Ancient Indus Valley Civilization Articles

358 peer-reviewed articles from leading journals about the latest discoveries about the ancient Indus civilization, its antecedents and contemporaries in the Persian Gulf and Mesopotamia, during the Bronze Age 3500-1700 BCE by the world's ancient Indus archaeologists and scholars.

Evidence for Patterns of Selective Urban Migration in the Greater Indus Valley (2600- 1900 BC): A Lead and Strontium Isotope Mortuary Analysis

Although cemeteries and burial analysis of Indus peoples is sparse, the authors write, "however, important insights have been gleaned from available mortuary populations. Previous morphological and strontium isotope studies of skeletal material at the sites of Harappa and Lothal suggest residence change may have been common for certain individuals and that increased mobility facilitated gene flow with hinterland groups."

Deconstructing the 'Harappan Courtiers': A Re-evaluation of Some of the Anthropomorphic Terracotta Figurines from Harappa

A comprehensive and important paper that actually takes on the much larger question of Mesopotamian to Indus influence which animated the work of earlier archaeologists. Clark discusses so-called "Harappan courtiers," figurines with tiaras and flower headresses that are thought to have parallels with Mesopotamian artifacts, particularly the royal burial goods of Queen Puabi.

A Study on Faience Objects in the Ghaggar Plains During Urban and Post-urban Indus Periods

"This research project focuses on the Ghaggar plains, which occupies the north-eastern corner of the Indus society, in order to understand the temporal change of craft production through time from the Indus urban period to the post-urban period in this region. As a part of the project, faience objects have been subjected to a series of scientific analyses to identify their raw materials and production technology" (p. 1) write the authors.

The Published Archaeobotanical Data from the Indus Civilisation, South Asia, c. 3200–1500 BC

What did ancient Indus people eat? What kind of crops did they grow? What did they cook? How might these things differ by city, town and region? To even get close to answering these questions, one needs a "a systematic collation of all primary published macrobotanical data, regardless of their designation as ‘crop’, ‘fully domesticated’ or ‘wild/weedy’ species," writes author Jennifer Bates.

What Makes a Pot Harappan?

"When we speak of Harappan material style, we need to include the whole package of raw material, technological know-how as well as shape and pattern," writes Dr. Heidi J. Miller, who goes on to present "a preliminary study of what defines a Harappan phase ceramic assemblage by comparing the assemblages from the sites of Harappa in the Punjab, Mohenjo-daro and the smaller site of Chanhu-daro, both in Sindh, and illustrating what is shared amongst these contemporary occupations."

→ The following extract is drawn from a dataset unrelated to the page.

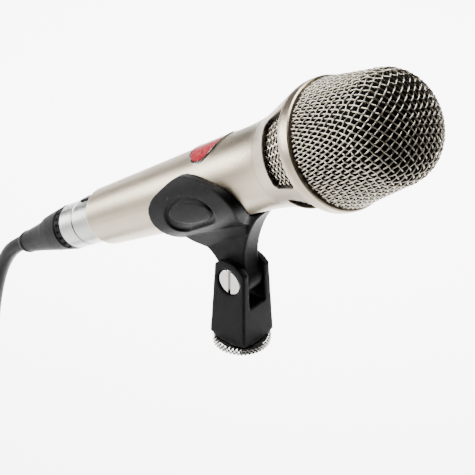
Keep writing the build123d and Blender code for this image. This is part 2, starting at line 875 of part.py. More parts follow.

Materializing Harappan identities: unity and diversity in the borderlands of the Indus Civilization

The authors take on the complex question of how Harappan or Indus culture made its presence felt in Gujarat from about the middle of the third millennium through the decline of Indus civilization six or seven hundred years later. How did Indus traditions as expressed in material culture and the manufacture of these objects relate to what we see in Indus cities like Mohenjo-daro and Harappa?

Family Matters in Harappan Gujarat

A convincing if speculative attempt to bring together a variety of insights from kinship theory and the peculiar nature of recently discovered material remains in Gujarat to offer a theory of how these so-called ‘Sorath’ and ‘Sindhi’ Harappan settlements were peopled.

Mahiwala 1 (MW-1): a Mesolithic site in the Thal desert of Punjab (Pakistan)

The authors write that "the discovery of a knapped stone assemblage with microlithic backed tools and geometrics represents a groundbreaking point for the prehistory of Punjab. It opens new research perspectives in a promising territory that had never been explored before, where surveys are undoubtedly to be continued in the future because of its great potential."